Solution | Reducing Grading Time for Teachers by up to 50 Percent Using AI
To build and train its responsible, unbiased AI Teaching Assistant tool, Code.org used Amazon Bedrock, a fully managed service that offers a simple way to build and scale generative AI applications. This gave Code.org the freedom to experiment with a wide range of foundation models and fine-tune its selections. After testing several options, the organization chose to move forward with Anthropic’s Claude 3 Sonnet model. “We considered problem-solving and evaluation criteria as we tested a number of models,” says Guest. “Claude 3 proved exceptionally useful for a teacher.”
Code.org developed its AI Teaching Assistant in 9 months. The tool offers a qualitative assessment that is based on an assignment rubric—a guide for scoring student submissions. Then, it provides teachers with precise mappings of where a student’s work falls on the rubric. Teachers can use this as a baseline when making their final grading decisions.
When students submit assignments, the tool runs automatically in the background to reduce waiting time while the AI assistant evaluates the work. This also prevents the tool from impacting Code.org’s latency. The AI assistant takes up to 1 minute to complete a job, but by running jobs asynchronously, educators don’t have to wait for results when they’re ready to start grading. “We want to complete jobs as quickly as we can,” says Darin Webb, infrastructure engineering manager at Code.org. “By the time the teacher gets there to take a look at it, it’s done.”
After a pilot period, Code.org used teacher feedback to improve the model’s accuracy and then rolled out the solution to up to 2,000 teachers. The benefits were clear right away. Users reported a reduction of up to 50 percent in grading time, so they could dedicate more time to supporting their students, providing personalized feedback, and building lesson plans. Using the AI Teaching Assistant, teachers also reported feeling more confident about their own judgments and decisions. One teacher said that it gave another layer of validity to the assessment in the eyes of students, taking human error and bias out of the equation.
Outcome | Accelerating Learning Outcomes for Computer Science Students
Code.org’s AI Teaching Assistant harnesses the power of AWS to improve the educational experience for both teachers and students. Now that teachers can spend less time grading assignments, they can better provide students with personalized support and higher-quality, unbiased feedback.

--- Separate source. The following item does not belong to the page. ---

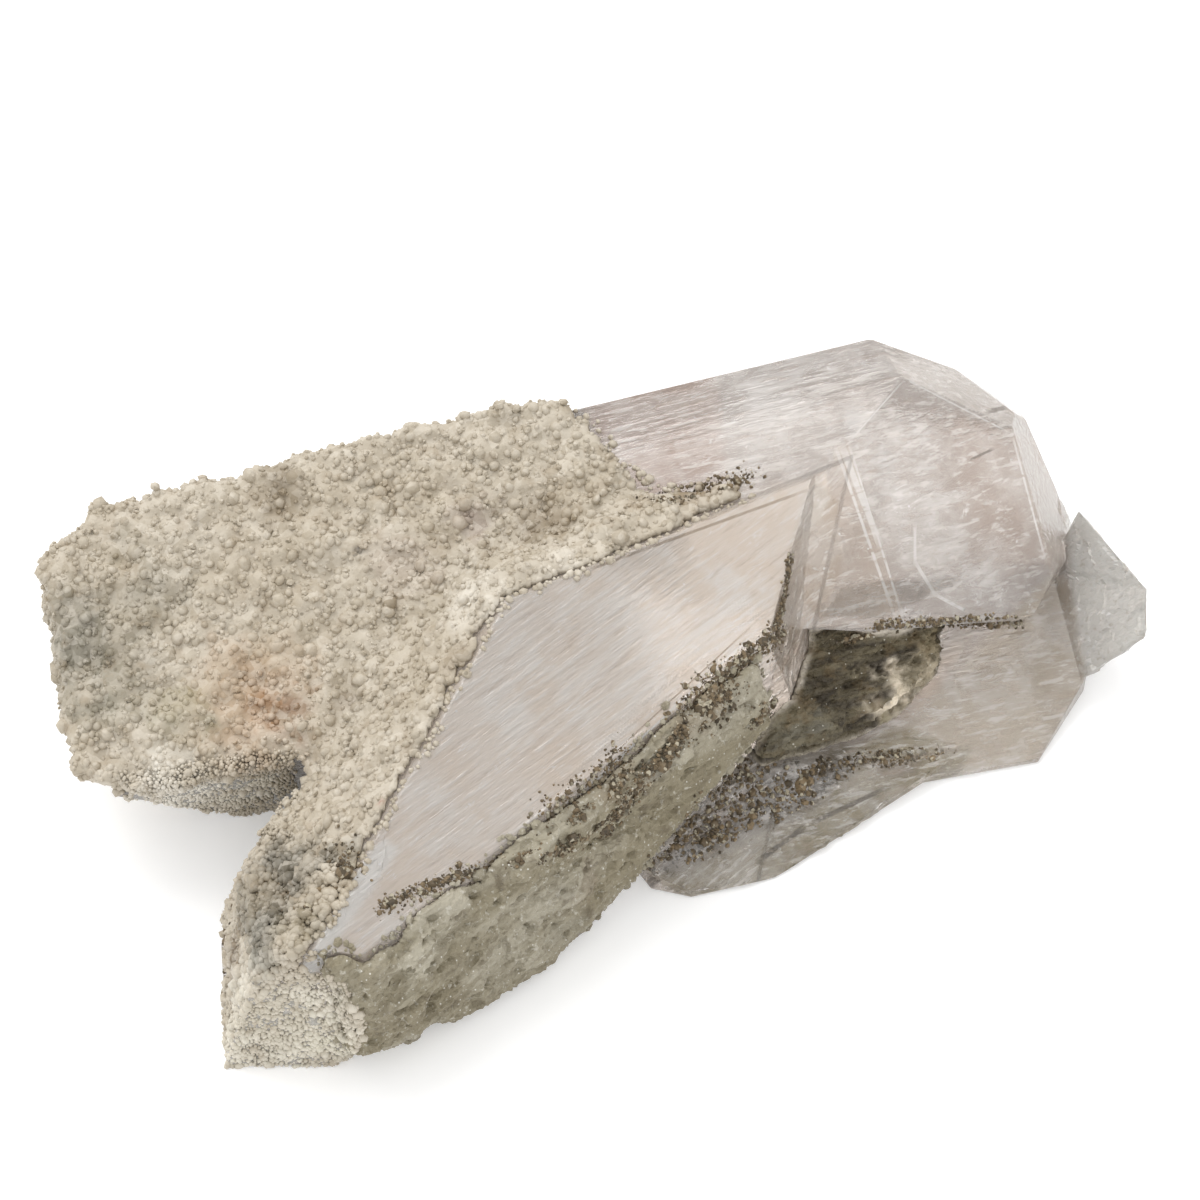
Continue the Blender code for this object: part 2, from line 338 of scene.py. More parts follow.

Code.org plans to continuously improve its AI tool. It is already using AWS to experiment with additional AI tools and features, including a chat experience that helps teachers update lesson plans and tailor activities and assignments to individual students’ needs. The organization is also looking forward to offering students opportunities to learn about AI. Plus, it is building features for customizing learning paths and teacher interventions to students’ knowledge and performance.
“Using AWS over the years gave us confidence that we could be successful with AI and get support when we needed it to unlock new solutions,” says Webb.
Using AWS over the years gave us confidence that we could be successful with AI and get support when we needed it to unlock new solutions.